If it's unlinked locally (through the application running in the systray), it's very similar to the uninstall. The user directory name changes to "Dropbox" but the icon remains. The application is still installed and will prompt to set up a local account if launched. The "config.db" remains behind, and can be used to maintain the prior settings (see also Derek's blog). This method also does not remove the host from the account, and it is still listed online.
If the unlinking occurs online, it is very similar to the local way. User directory is exactly the same as with the local unlinking. The application is still installed, and will launch the same way as above. However, all of the database file remain behind, intact and viewable. This method, however, will remove the host from the account; it is no longer listed online.
All three methods do leave the user file directory intact, including the cache folder. This would indicate to the examiner that at least one other system was at some point (based on the directory date-names) associated with the account. If the configuration database remains, then (even if the host is no longer linked), you at least have an associated email address to use in the investigation.

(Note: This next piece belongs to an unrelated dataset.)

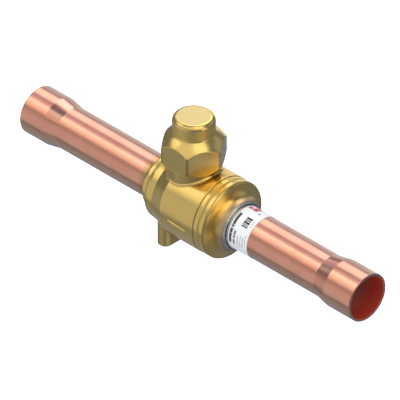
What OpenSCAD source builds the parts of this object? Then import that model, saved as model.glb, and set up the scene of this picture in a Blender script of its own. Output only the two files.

This short overview is starting to get kind of long, so I'm going to wrap it up. I think the important thing to take away from this is that there are a lot of local artifacts from using Dropbox. In general, I'm quite sure that these types of cloud-based services will create such artifacts that are useful to the forensicator. There is a lot more research that can be done in this area, and I think it is incumbent upon us — as the cloud is used more and more — to identify those and share with the community.